Até o início da noite, o saldo da operação era de quatro presos, 20 pistolas, 15 fuzis, duas espingardas, uma submetralhadora e três granadas apreendidas. Nada de feridos, nada de mortos. Ninguém escutou um tiro sequer durante todo o dia de ocupação. Cerca de 200 homens ainda são procurados e a polícia não terminou o processo de varredura. Ainda levará tempo para que a confiança seja estabelecida. Mas a operação, da forma que ocorreu, parecia ser desejada e aguardada.

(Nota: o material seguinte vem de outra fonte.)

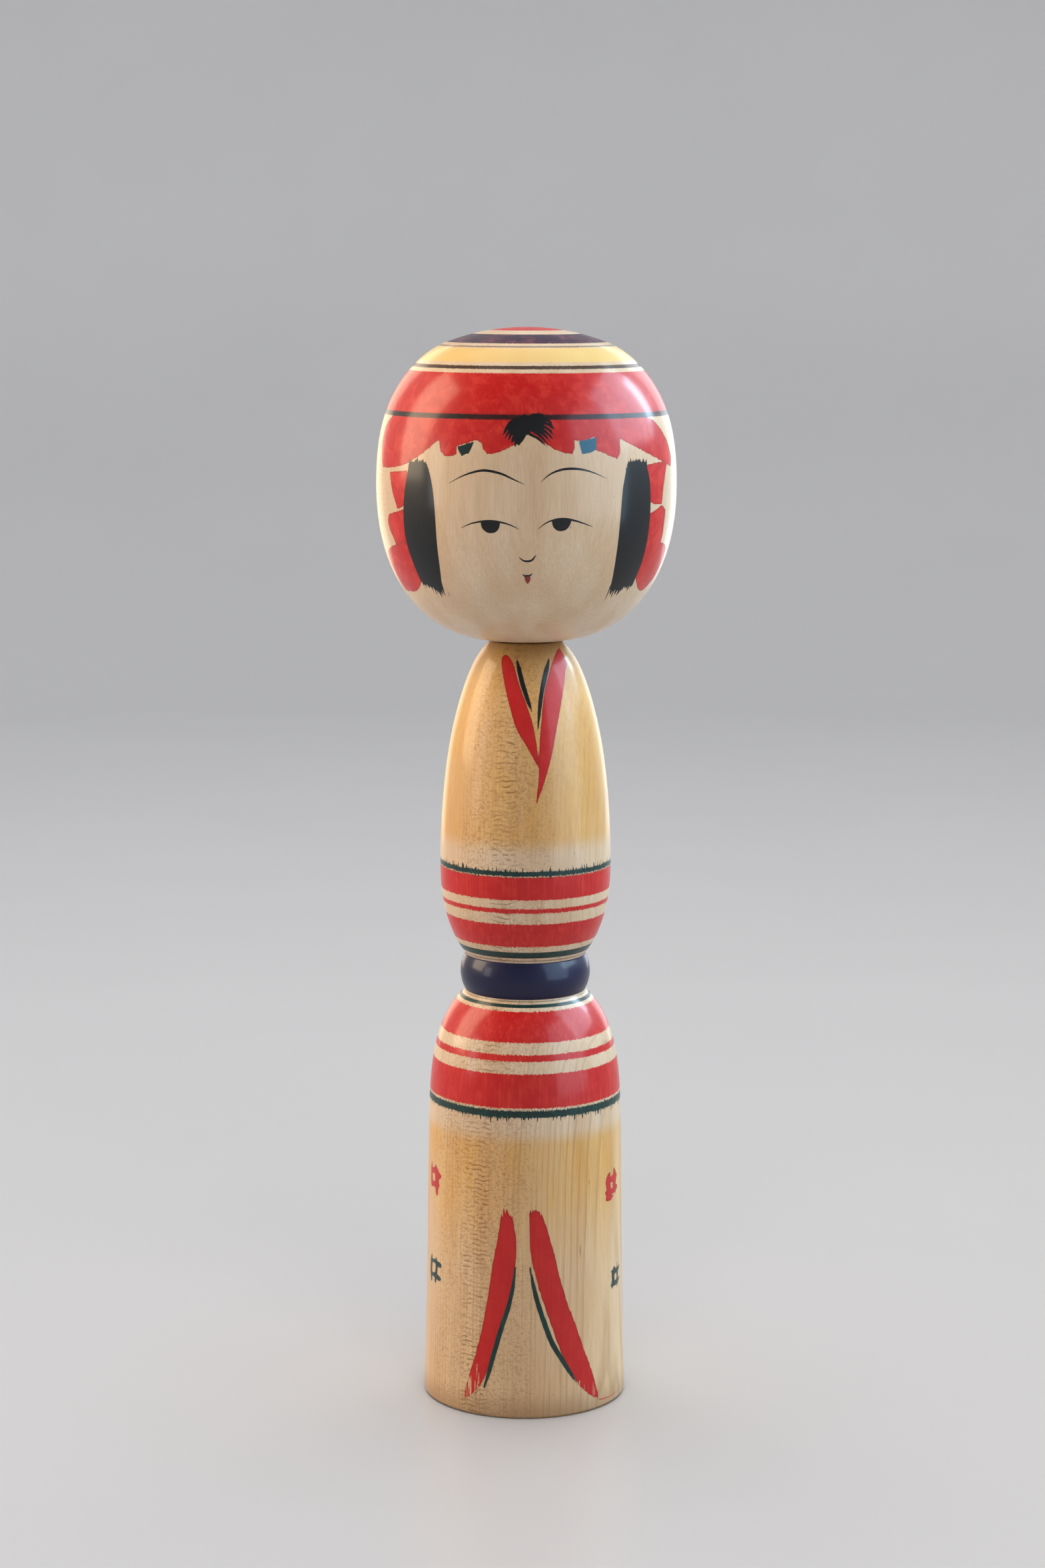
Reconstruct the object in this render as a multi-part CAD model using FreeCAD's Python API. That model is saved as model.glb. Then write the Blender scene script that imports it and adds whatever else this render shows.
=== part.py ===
import FreeCAD, Part
import os

# A turned wooden kokeshi doll: a waisted body, a head, and the peg that joins them.
# Millimetres, +Z up. The origin is the centre of the base, on the surface that the doll stands on.
os.makedirs("parts", exist_ok=True)

# ---- Body: the skirt, from the base up to the lower groove of the waist ----
base_radius = 28.9
skirt_height = 117.7
foot_chamfer = 0.7  # broken edge round the base
foot_ring_width = 6.5  # flat ring that the doll stands on, outside the dish
dish_depth = 0.6  # hollow under the base, so that the doll stands without rocking

# ---- Body: the waist bead, between two narrow grooves ----
groove_radius = 17.1
groove_width = 0.4
bead_radius = 18.4
bead_height = 10.1

# ---- Body: the torso, from the upper groove up to the neck ----
chest_radius = 24.05
torso_height = 88.6
neck_radius = 10.1  # rim that the head comes down to
neck_chamfer = 1.5

# ---- Head ----
head_radius = 41.7
head_height = 86.1
chin_flat_radius = 13.0  # flat underside that sits over the neck
crown_radius = 23.4  # edge of the shallow dome on top
crown_rise = 4.6

# ---- Neck joint ----
peg_radius = 5.5
peg_depth_in_head = 21.0
peg_depth_in_body = 26.0
peg_chamfer = 0.8
socket_spare_depth = 1.5  # empty depth past each end of the peg, for glue and air
turning_clearance = 0.05  # radial, between the peg and the body's socket
land_width = 2.2  # raised ring round the socket, which carries the head
land_height = 0.7  # it leaves a narrow shadow line between neck and head
seat_clearance = 0.1  # between that land and the underside of the head

# Outlines between the sizes above. Each pair is a share of the stretch's own radius and height.
SKIRT_OUTLINE = [(0.978, 0.22), (0.964, 0.45), (0.951, 0.66), (0.933, 0.778), (0.899, 0.845),
                 (0.835, 0.905), (0.747, 0.952)]
TORSO_OUTLINE = [(0.786, 0.030), (0.888, 0.089), (0.974, 0.180), (1.0, 0.315), (0.968, 0.504),
                 (0.911, 0.641), (0.807, 0.779), (0.686, 0.883), (0.574, 0.948)]
HEAD_OUTLINE = [(0.427, 0.0115), (0.717, 0.0965), (0.933, 0.270), (1.0, 0.529), (0.935, 0.730),
                (0.779, 0.864)]

lower_groove_z = skirt_height
bead_z = lower_groove_z + groove_width
upper_groove_z = bead_z + bead_height
torso_z = upper_groove_z + groove_width
neck_rim_z = torso_z + torso_height
neck_top_z = neck_rim_z + land_height
chin_z = neck_top_z + seat_clearance
crown_z = chin_z + head_height
socket_radius = peg_radius + turning_clearance


def at(radius, height):
    return FreeCAD.Vector(radius, 0, height)


def straights(points):
    """Straight edges through the points."""
    return [Part.LineSegment(a, b).toShape() for a, b in zip(points, points[1:])]


def arc(start, middle, end):
    return Part.Arc(start, middle, end).toShape()


def dome(edge_radius, edge_z, middle_z):
    """The arc of a shallow round dome or dish, from its edge to the axis, where it is level."""
    rise = middle_z - edge_z
    sphere = (edge_radius ** 2 + rise ** 2) / (2 * rise)
    half = edge_radius / 2
    lift = rise - sphere + (sphere ** 2 - half ** 2) ** 0.5
    return arc(at(edge_radius, edge_z), at(half, edge_z + lift), at(0, middle_z))


def curve(points):
    """One smooth edge through the points."""
    line = Part.BSplineCurve()
    line.interpolate(Points=points)
    return line.toShape()


def turned(edges):
    """The solid that a lathe makes of a closed half outline."""
    face = Part.Face(Part.Wire(edges))
    solid = face.revolve(FreeCAD.Vector(0, 0, 0), FreeCAD.Vector(0, 0, 1), 360)
    if not solid.isValid() or solid.Volume <= 0:
        raise ValueError("an outline does not close into a sound solid")
    return solid


def body():
    ring_inner = base_radius - foot_chamfer - foot_ring_width
    land_radius = socket_radius + land_width
    socket_floor = neck_top_z - peg_depth_in_body - socket_spare_depth
    skirt = [at(base_radius, foot_chamfer)]
    skirt += [at(base_radius * r, skirt_height * h) for r, h in SKIRT_OUTLINE]
    skirt += [at(groove_radius, lower_groove_z)]
    torso = [at(groove_radius, torso_z)]
    torso += [at(chest_radius * r, torso_z + torso_height * h) for r, h in TORSO_OUTLINE]
    torso += [at(neck_radius + neck_chamfer, neck_rim_z - neck_chamfer)]
    edges = [dome(ring_inner, 0, dish_depth)]
    edges += straights([at(ring_inner, 0), at(base_radius - foot_chamfer, 0), skirt[0]])
    edges += [curve(skirt)]
    edges += straights([skirt[-1], at(groove_radius, bead_z)])
    edges += [arc(at(groove_radius, bead_z), at(bead_radius, bead_z + bead_height / 2),
                  at(groove_radius, upper_groove_z))]
    edges += straights([at(groove_radius, upper_groove_z), torso[0]])
    edges += [curve(torso)]
    edges += straights([
        torso[-1],
        at(neck_radius, neck_rim_z),
        at(land_radius, neck_rim_z),
        at(land_radius, neck_top_z),
        at(socket_radius, neck_top_z),
        at(socket_radius, socket_floor),
        at(0, socket_floor),
        at(0, dish_depth),
    ])
    return turned(edges)


def head():
    socket_roof = chin_z + peg_depth_in_head + socket_spare_depth
    side = [at(chin_flat_radius, chin_z)]
    side += [at(head_radius * r, chin_z + head_height * h) for r, h in HEAD_OUTLINE]
    side += [at(crown_radius, crown_z - crown_rise)]
    edges = [curve(side), dome(crown_radius, crown_z - crown_rise, crown_z)]
    edges += straights([
        at(0, crown_z),
        at(0, socket_roof),
        at(peg_radius, socket_roof),
        at(peg_radius, chin_z),
        side[0],
    ])
    return turned(edges)


def neck_peg():
    low = neck_top_z - peg_depth_in_body
    high = chin_z + peg_depth_in_head
    narrow = peg_radius - peg_chamfer
    return turned(straights([
        at(0, low),
        at(narrow, low),
        at(peg_radius, low + peg_chamfer),
        at(peg_radius, high - peg_chamfer),
        at(narrow, high),
        at(0, high),
        at(0, low),
    ]))


for name, make in (("body", body), ("head", head), ("neck_peg", neck_peg)):
    make().exportStep("parts/" + name + ".step")
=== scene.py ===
"""A kokeshi doll of turned and painted wood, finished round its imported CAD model.

The body, the head and the hidden neck peg are turned again on a fine grid from their own CAD
outlines, so their sizes and places are the CAD's. In the paint lists a place on the wood is
(angle, height): degrees round from the front, positive to the doll's left hand (+X), and
millimetres above the foot on the body, or above the head's underside on the head.
"""

import math

import bmesh
import bpy
import numpy as np
from bpy.props import FloatProperty, FloatVectorProperty, PointerProperty
from mathutils import Euler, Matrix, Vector


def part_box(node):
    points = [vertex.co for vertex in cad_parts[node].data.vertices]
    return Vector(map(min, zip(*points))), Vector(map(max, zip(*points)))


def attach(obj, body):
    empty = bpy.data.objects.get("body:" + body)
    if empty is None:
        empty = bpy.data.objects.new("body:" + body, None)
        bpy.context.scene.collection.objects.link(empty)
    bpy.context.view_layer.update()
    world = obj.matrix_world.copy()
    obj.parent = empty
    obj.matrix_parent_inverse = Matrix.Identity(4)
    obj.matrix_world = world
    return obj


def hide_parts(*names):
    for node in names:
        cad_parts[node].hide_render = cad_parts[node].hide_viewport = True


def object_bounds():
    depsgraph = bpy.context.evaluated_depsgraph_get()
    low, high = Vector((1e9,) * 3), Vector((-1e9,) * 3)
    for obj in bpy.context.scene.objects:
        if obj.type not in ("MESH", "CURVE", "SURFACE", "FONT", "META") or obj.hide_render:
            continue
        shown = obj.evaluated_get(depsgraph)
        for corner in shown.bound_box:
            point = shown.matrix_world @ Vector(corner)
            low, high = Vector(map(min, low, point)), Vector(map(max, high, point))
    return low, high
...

"A gente vivia no meio do fogo cruzado. Merecíamos essa atenção do poder público", afirma o taxista Pedro Manuel da Silva, que mora há mais de 30 anos na Rocinha. Pedro confessou que tinha medo de criar os filhos em um ambiente controlado por traficantes.

Em meio aos rasantes dos helicópteros, o Bope hasteou a bandeira nacional e a do estado do Rio de Janeiro em uma praça em frente à UPA da Rocinha. Mais de 200 moradores acompanharam a cerimônia e bateram palmas. Um grupo ligado à associação de moradores fez um protesto. O apelo foi por justiça social. "Queremos mais pavimentação, mais escolas, mais creches para as nossas crianças", dizia Leonardo Rodrigues Lima, presidente da associação. É uma etapa que não pode ser negligenciada no caminho de uma comunidade que abriu as portas para a paz.